The first piece was the singer’s choice and the second piece was the judges’ choice, Aks said.

“(The) first piece, she was one character, and second piece she was completely different character,” Aks said. “And they both (were) very successful.”

Maldjian’s first piece was from G.F. Handel’s Se pieta di me non senti, which she sang as Cleopatra in “Julius Caesar,” that opened on Oct. 28, an opera recently performed at CSUN, Aks said.

“I was very involved with the character and really understood who she was in depth,” Maldjian said.

Maldjian said the aria, a solo piece sung in an opera, describes Cleopatra’s plea to the gods for pity, which she added was the most vulnerable and desperate time of Cleopatra’s life during the opera.

“The piece really touches me in a special way and I really connect with it,” Maldjian said. “I knew I could do my best with this aria versus starting with any other aria.”

Aks said Maldjian’s performance was a sad, yet gorgeous piece.

“She sang absolutely beautiful,” he said. “She just looked like she’s suffering on the stage.”

Maldjian’s second piece was Donizetti’s “O luce di questamima.”

Maldjian said, after the first one, she felt really good about her performance.

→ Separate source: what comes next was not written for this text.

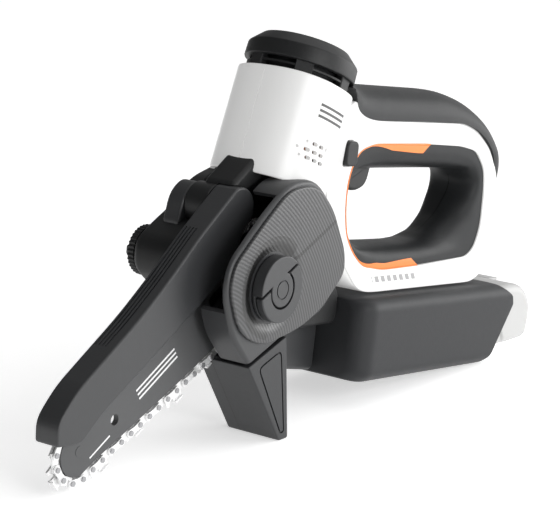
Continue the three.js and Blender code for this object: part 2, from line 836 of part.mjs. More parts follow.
// ---- chip chute ----
const chuteTopFront = [-13, -44 - gap - 0.4];
const chuteTopRear = [20.6, -28 - gap - 0.8];
const pitch = Math.atan2(housingBottom - footZ, housingRear - footX);
const footBottom = (x) => footZ - (footX - x) * Math.tan(pitch);
const chuteOuter = outline([chuteTopFront, chuteTopRear, [footX, footBottom(footX)], [24, footBottom(24)]]);
const chuteInner = outline([
  [-8, -30],
  [17.4, -22],
  [30.4, -96],
  [26.4, -96],
  [24.8, -89],
  [-9.6, -43.4],
]);
add(
  "chip_chute",
  prism(chuteOuter, coverFace, 0.7)
    .subtract(prism(chuteInner, coverFace + 2.4, 0.7 - 2.4))
    .subtract(prism(loopOutline(gap + chainHeight + cutterHeight + 1.4), barPlaneY - 4.6, barPlaneY + 4.6)),
  DARK,
);

// ---- battery housing, pack and what feeds the motor ----
const housingShape = outline([
  [neckEnd + gap, -16, 3],
  [104, housingTop, 5],
  [262, housingTop, 4],
  [277, -17, 4],
  [279, -26, 4],
  [housingRear, housingBottom],
  [neckEnd + gap, housingBottom, 9],
]);
const pocketTop = -15.4;
const pocketFloor = -55;
const boardX = 118;
const housingBody = prism(housingShape, -housingHalf, housingHalf, 3)
  .subtract(box(150, 400, -packHalf - runGap, packHalf + runGap, pocketFloor, pocketTop))
  .subtract(box(101, 146.6, -30, 30, -52, -20))
  .subtract(box(90, 104, -20, 20, -46, -30))
  .subtract(box(140, 152, -20, 20, -46, -26));
add("battery_housing_left", housingBody.intersect(leftSide), DARK);
add("battery_housing_right", housingBody.intersect(rightSide), DARK);
const packShape = outline([
  [packFront, pocketTop - runGap],
  [261, pocketTop - runGap],
  [281, -15.9],
  [286, -12.6, 3],
  [301, -15, 6],
  [packRear, -27, 8],
  [packRear - 2, -52, 6],
  [260, pocketFloor + runGap],
  [packFront, pocketFloor + runGap],
]);
const pack = prism(packShape, -packHalf, packHalf, 1.5)
  .subtract(box(packFront - 1, packFront + 9, -17, 17, -44, -28))
  .subtract(box(296.5, 320, -9, 9, -26.4, -5));
add("battery_pack", pack, PALE);
add("battery_button", box(297, 308, -8.6, 8.6, -23.6, -14.6), ORANGE);
const terminals = box(140.4, 151.6, -15, 15, -42, -30)
  .add(box(151, 163, -12, -10, -40, -32))
  .add(box(151, 163, 10, 12, -40, -32));
add("terminal_block", terminals, STEEL);
add("controller_board", box(boardX - 12, boardX + 12, -24, 24, -44, -41.6), BOARD);
const leadPath = new THREE.CatmullRomCurve3([
  new THREE.Vector3(104.5, 0, -38),
  new THREE.Vector3(92, 0, -38),
  new THREE.Vector3(76, 0, -38),
  new THREE.Vector3(64, 0, -36),
]);
add("motor_lead", solid(new THREE.ExtrudeGeometry(wire(2), { steps: 10, extrudePath: leadPath })), ORANGE);

// ---- the whole tool, standing on its chute foot and the housing's rear edge ----
tool.rotation.y = pitch;
tool.updateMatrixWorld(true);
const bounds = new THREE.Box3().setFromObject(tool, true);
const centre = bounds.getCenter(new THREE.Vector3());
tool.position.set(-centre.x, -centre.y, -bounds.min.z);
const root = new THREE.Group();
root.add(tool);
export default root;
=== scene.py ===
"""The looks of a compact cordless pruning chainsaw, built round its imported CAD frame.

Shapes are worked out in the tool's own axes in millimetres: x to the battery, y to the tool's right, z up,
from the knob's axis in the seam plane. The last step of every piece turns them into the row frame in metres.
"""

import json
import math

import bmesh
import bpy
import mathutils
import numpy as np
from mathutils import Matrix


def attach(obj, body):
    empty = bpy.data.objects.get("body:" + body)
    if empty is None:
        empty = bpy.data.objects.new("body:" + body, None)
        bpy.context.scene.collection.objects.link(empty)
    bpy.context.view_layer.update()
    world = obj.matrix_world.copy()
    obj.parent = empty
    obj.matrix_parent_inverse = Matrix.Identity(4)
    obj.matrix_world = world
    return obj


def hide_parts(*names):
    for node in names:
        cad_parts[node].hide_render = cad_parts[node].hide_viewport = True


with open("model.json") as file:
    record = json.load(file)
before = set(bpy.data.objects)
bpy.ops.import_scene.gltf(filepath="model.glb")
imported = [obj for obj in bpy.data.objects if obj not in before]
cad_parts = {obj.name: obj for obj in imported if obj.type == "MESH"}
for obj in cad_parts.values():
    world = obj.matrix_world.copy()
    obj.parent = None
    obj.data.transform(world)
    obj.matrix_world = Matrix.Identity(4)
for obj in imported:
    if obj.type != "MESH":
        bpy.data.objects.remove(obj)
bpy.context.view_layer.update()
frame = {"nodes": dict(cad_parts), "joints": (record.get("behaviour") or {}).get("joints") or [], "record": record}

JOINTS = {j["name"]: j for j in frame["joints"]}
REAR = np.array(JOINTS["battery_slide"]["axis"])
SIDE = np.array([0.0, 1.0, 0.0])
UP = np.array([-REAR[2], 0.0, REAR[0]])
ZERO = np.array(JOINTS["knob_turn"]["pos_m"])

BAR_TILT = math.radians(35.5)
ALONG = np.array([-math.cos(BAR_TILT), -math.sin(BAR_TILT)])
ABOVE = np.array([-math.sin(BAR_TILT), math.cos(BAR_TILT)])
LEAN = math.radians(16.5)
MOTOR_UP = np.array([math.sin(LEAN), 0.0, math.cos(LEAN)])
MOTOR_REAR = np.array([math.cos(LEAN), 0.0, -math.sin(LEAN)])
SPROCKET_AT = -30.0
SPROCKET = SPROCKET_AT * ALONG
MOTOR_FOOT = np.array([SPROCKET[0], 0.0, SPROCKET[1]])
HINGE = np.array([-9.0, 41.0])
LOBE_RADIUS = 12.5
BAR_Y = -8.0
BAR_HALF = 1.7
NOSE_AT = 148
NOSE_RADIUS = 13
CHAIN_PITCH = 8.255
BARREL_RADIUS = 33.0
BARREL_X = 24.4
BARREL_Z = 17.4
SIDE_HALF = 20.5
LINING_HALF = 19.4
LINING_POWER = 0.6
KNOB_RADIUS = 19
KNOB_FACE = -44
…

“I felt even happier about my second piece because my nervousness was almost gone and I was having a lot of fun,” Maldjian said. “Overall, I was very happy and would have been happy with any outcome.”

Aks said Maldjian has the ability to communicate many emotions whenever she sings on stage.

“She pours herself completely into what she’s doing very, very passionately,” Aks said. “She’s a born performer.”

Murray said Maldjian has excellent language skills and always works with different coaches to increase her ability to perform.

“She works (harder) than anyone I know and she also learns music very quickly,” she said.

According to Aks, Maldjian studied with Marilyn Horne, a world opera singer, at Music Academy of the West in Santa Barbara last summer.

Maldjian will perform the role of June in “Wet,” which is about water crisis in the world, at the Walt Disney Concert Hall in Los Angeles in December.

“I plan on continuing to work very hard in this field and strive to be the best I can be, and even better, no matter what obstacles I face,” Maldjian said.

Maldjian is currently learning the music and is rehearsing for the show with other artists, including Jonathan Mack, Paul Berkolds, and Arlene Thomas, Maldjian said.

“After I do what I can, the rest is in God’s hands, whose plan I will follow,” she said.